It's because life is better that way.
It is not just the repair and maker culture, but fine craftmanship which has gone, perhaps by the wayside. And the reason for it is that, for instance, Ikea delivers acceptably stylish and affordable furniture, so that instead of one person owning a very fine Chippendale writing desk, 1,000,000 people get to own a desk they like (and bought for 1/1000th of the cost of the Chippendale). The cumulative wellbeing of mankind actually increases even if the quality-of-the-mainstream-product decreases.
A similar argument can be made in defense of Walmart -- please bear with me --. The wages and productivity of a single person manufacturing widgets in the US is equivalent to that 5, 10, 30 families in China. I am making the assertion that benefiting 30 poor families in China is better than benefitting one family in the US, but we can have that fight later.
Let us be very conscious and careful here, since there are two ways to perceive (and therefore two ways to behave) in regards to this. One position is petulant and incredibly selfish: "Weeell, I am a fixer and a maker and omg such a hacker, and the world just is not catering to my desire to have things that are makable, fixable, hackable....". In that case, go live in Chad for a while.
The other position (I think) is a bit more sensible: "I am a guy (which stands for 'person' anymore in a colloquial context) engaged with the world; I understand the Physics, I understand Technology, I do things for myself, I am self-reliable, I am capable: and I sense a loss to the world, that it is less because there are less people who understand the Physics, or the Plumbing, for that matter. This people have become dependent on the incredible luxury that the markets offer us, as opposed to being active, sophisticated masters of their own lives, empowered by their knowledge."
The second position is one of moral stewardship of mankind, of aesthetic assertiveness. It encompasses both pathos and ethos.
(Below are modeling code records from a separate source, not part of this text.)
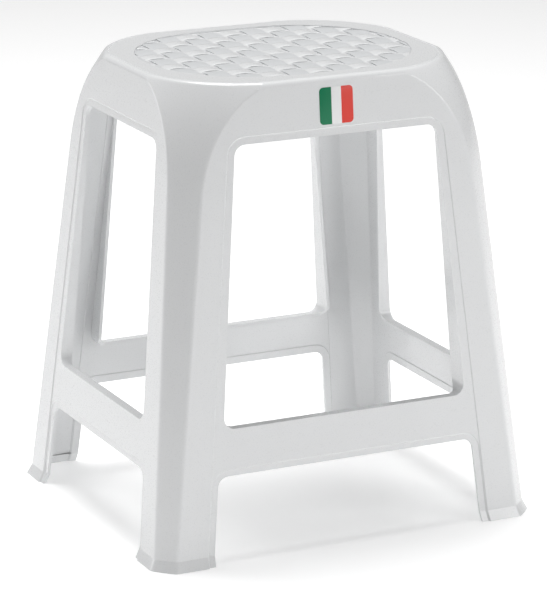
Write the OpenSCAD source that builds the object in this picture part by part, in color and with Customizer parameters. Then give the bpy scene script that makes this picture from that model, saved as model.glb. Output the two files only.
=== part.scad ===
/* [Overall] */
// Height of the stool, floor to seat
stool_height = 450; // [400:5:500]
// Width across the outer faces at the floor, left to right
floor_width = 399; // [360:1:480]
// Depth across the outer faces at the floor, front to back
floor_depth = 345; // [310:1:420]
// Width across the outer faces, carried up to seat level
top_width = 312; // [280:1:340]
// Depth across the outer faces, carried up to seat level
top_depth = 267; // [240:1:300]
// Wall of the moulding
wall = 3.2; // [2.8:0.1:4]

/* [Seat] */
// Thickness of the seat plate
seat_wall = 4; // [3.4:0.1:5]
// Rounding between the seat and the side faces
seat_edge_r = 6; // [5:0.5:8]
// Width of the plain rim round the woven field
rim_width = 22; // [18:1:30]
// Corner radius of the woven field
field_corner_r = 105; // [70:1:109]
// Depth of the woven field below the rim
field_depth = 1.6; // [1.4:0.1:2]
// Pitch of the weave, left to right
weave_pitch_x = 23.2; // [18:0.1:30]
// Pitch of the weave, front to back
weave_pitch_y = 24; // [18:0.1:30]
// Rise of each weave pad above the floor of the field
pad_rise = 1.3; // [0.6:0.1:1.4]
// Gap between neighbouring weave pads
pad_gap = 1.2; // [0.6:0.1:2]
// Radius of the round gate mark in the middle of the seat
gate_r = 4.5; // [3:0.5:7]
// Height of the ribs under the seat plate
rib_height = 8; // [5:0.5:14]
// Thickness of the ribs under the seat plate
rib_wall = 2; // [1.6:0.1:3]
// Distance between the ribs under the seat plate
rib_pitch = 60; // [50:1:80]

/* [Corners] */
// Corner radius of the seat, seen from above
seat_corner_r = 105; // [90:1:112]
// Radius of the shoulders' curve, seen from the side
shoulder_r = 220; // [200:5:240]
// Depth below the seat of the middle of that curve
shoulder_drop = 130; // [115:1:140]
// How far the corner facet cuts back the front face at the floor
facet_cut = 16; // [12:1:24]

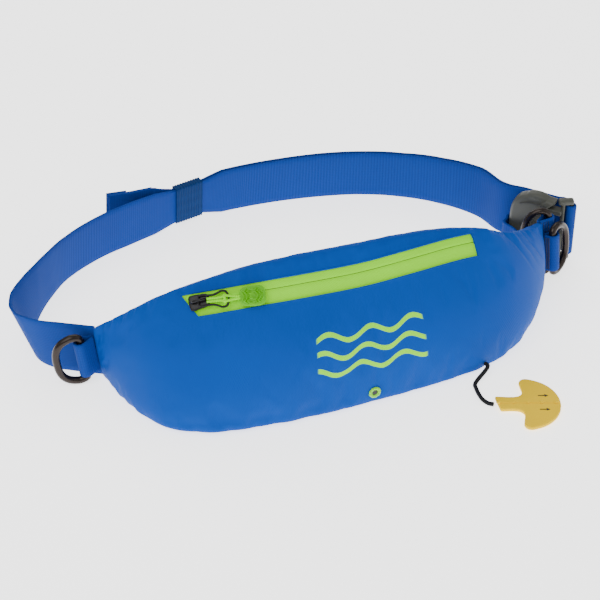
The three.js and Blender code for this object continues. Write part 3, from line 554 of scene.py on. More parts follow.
def pouchColumns():
    # Shares along the pouch, with a column on each end of the zip's window
    start, end, count = zipSettings["start"], zipSettings["end"], pouchSettings["columns"]
    inZip = round(count * (end - start))
    before = round(count * start)
    after = count - inZip - before
    columns = [start * i / before for i in range(before)]
    columns += [blendOf(start, end, i / inZip) for i in range(inZip)]
    columns += [blendOf(end, 1, i / after) for i in range(after + 1)]
    return columns, before, before + inZip


def makePouch():
    rows = pouchRows()
    columns, zipFrom, zipTo = pouchColumns()
    z = zipSettings

    def spot(u, v):
        place = columns[round(u * pouchSettings["columns"])]
        zone, share = rows[round(v * len(rows)) % len(rows)]
        # the window's ends slant, so the columns near them do too
        slantAt = {"below": share, "zip": 1 - share}.get(zone, 0)
        place += z["slant"] * slantAt * hump(place - z["start"], z["slantFade"])
        place += z["endSlant"] * slantAt * hump(place - z["end"], z["slantFade"])
        low, high = zipRise(place, z["bottom"]), zipRise(place, z["top"])
        rise = {
            "below": share * low, "zip": blendOf(low, high, share),
            "above": blendOf(high, 1, share), "back": 1 - share,
        }[zone]
        wrinkle = ripple(place, rise, zone == "back") * calm(place, zone, share)
        return (backPoint if zone == "back" else facePoint)(place, rise, wrinkle)

    uvSize = (pouchSettings["length"], pouchSettings["rowPitch"] * len(rows))
    pouch = addSheet("pouch_shell", pouchSettings["columns"], len(rows), spot, uvSize, closed=True)
    fillOut(pouch)
    openWindow(pouch, zipFrom / pouchSettings["columns"], zipTo / pouchSettings["columns"])
    addModifier(pouch, "SUBSURF", levels=1, render_levels=1, boundary_smooth="PRESERVE_CORNERS")
    addModifier(pouch, "SOLIDIFY", thickness=pouchSettings["cloth"], offset=-1)
    return finishPiece(pouch, "belt_pack", "cloth", ("pouch_cover",), smooth=60)


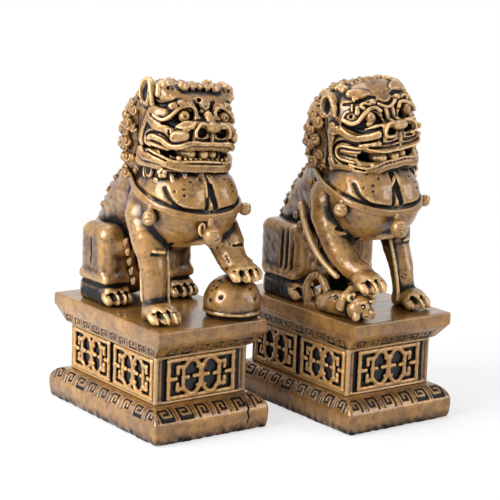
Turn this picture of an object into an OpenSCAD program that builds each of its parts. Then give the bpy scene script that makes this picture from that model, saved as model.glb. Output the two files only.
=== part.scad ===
// Pair of seated guardian lions on carved pedestals: the male rests a forepaw on a ball, the female on a cub.
// Both face -Y. The origin is on the shelf, in the middle of the pair's outline.

/* [Pair] */
// Distance between the two figurines, side to side
pair_across = 91; // [84:0.5:130]
// How far the second figurine stands in front of the first
pair_forward = 33.4; // [0:0.2:60]

/* [Foot pad] */
// Thickness of the felt pad
pad_t = 1; // [0.6:0.1:2]
// How far the felt pad stays inside the foot of the plinth
pad_inset = 2; // [1:0.5:6]

/* [Plinth] */
// Width of the plinth at its bulge
plinth_w = 67; // [62:0.5:80]
// Length of the plinth at its bulge
plinth_l = 103; // [94:0.5:120]
// Height of the plinth
plinth_h = 15.5; // [11:0.5:22]
// How far the foot of the plinth steps in under the bulge
plinth_undercut = 2.5; // [1:0.5:4]
// Length of one key of the pattern cut round the shoulder
key_pitch = 10.8; // [9:0.1:14]
// Width of the grooves that draw the keys
key_groove = 1.2; // [0.8:0.1:1.5]
// Depth of those grooves
key_depth = 0.6; // [0.3:0.1:0.9]

/* [Waist] */
// Width of the waist over its raised frets
waist_w = 54; // [48:0.5:56]
// Length of the waist over its raised frets
waist_l = 80; // [70:0.5:84]
// Height of the waist
waist_h = 24; // [18:0.5:36]
// Height of the rails above and below the panels
rail_h = 1.6; // [1:0.1:3]
// Depth of the frets' ground under their faces
relief = 2; // [1:0.1:3]
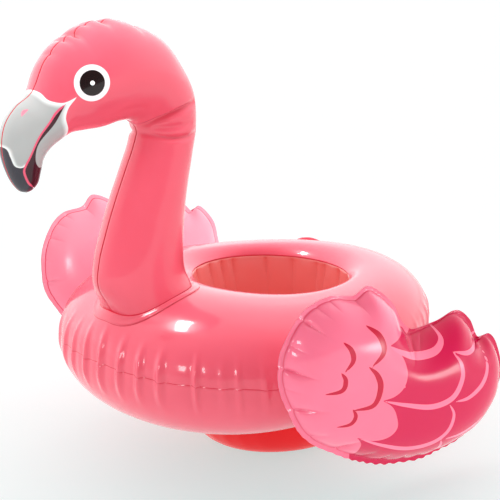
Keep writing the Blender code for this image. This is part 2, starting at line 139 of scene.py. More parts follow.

Having said that, we have won -- perhaps a Pyrric victory, but we have won. The first day I saw a website used in an advertisement, I knew we had won (and lost). We won the day NASDAQ opened for trading. We won the day Linus posted the Linux kernel to UUNET (v0.92, IIRC). I know we won the first time I ran Mosaic 1.0 (and what a colossal POS it was).
I now work in a company where geeks (ok, maybe just most), are not the bullied, milk-money-bereft losers (with apologies) I met 20 years ago, but modern types which demonstrate that a technological bend exists in most anybody.
We have always existed; we were tradesmen, inventor-nobles, natural philosophers. We were the surveyors of the Floods of the Nile working for the Pharaoh's court.
But we have always been technicians. Sometimes we are mere peons; nowadays some of us are very well regarded, but we are subservient to the machinery (glorious, magical machinery) that allocates resources and communicates vast flows of information faster, wider and more efficiently than the Internet itself: the market. We work for the owners and managers who deal with those markets.
So what do we do?
First: if you claim to be a technologist because it is cool and throw temper tantrums because Target does not carry Arduinos: with a hand in my heart and all the philial love in the world for you, get lost; I don't believe in you.
Second: If you resonated with the description of the empathic, ethical maker I describe above, then proselytize Evangelize. Go door to door and tell people why they should pay a premium for their desks, and cars, and tools. Evangelize.
Convince them of why they should know how their plumbing, or their cars, or their browsers, or their government, or how the markets work. Go out there and tell people that knowing these things is a lifestyle that makes you a better person (because you believe that, don't you?). If they are poor it will make them better off. If they are not poor, it will make them more complete; if they are rich (and can't be bothered to do anything manual), it will improve their character.
Also ignore every self-centered, histrionic, airheaded diva you find claiming to be one of us.
When you have created that market, your gadgets will be fixable (and more expensive, but you won't care), your cars will come with service manuals. Your blender will have spare parts available.
And you will live in a society of self-reliant, engaged, educated individuals, which will still not be ruled by technology, but will still be made better by it.
Incidentally, that craftmanship that had gone by the wayside, is actually improved by phenomenon like Ikea. E.g.Traditional furniture makers (the commercial venue of their time) depended on the broadest market appeal to survive (they always have), and they had to cut corners everywhere they could... now that they are not the mainstream producers, the (intellectual) descendants of those traditional furniture makers now make furniture for its own sake (or art, for that matter: the same forces gave rise to modernism in art).
Which is to say that Ikea makes for a better expression of furniture, or Stanley makes for a better version of handtool. Ironic.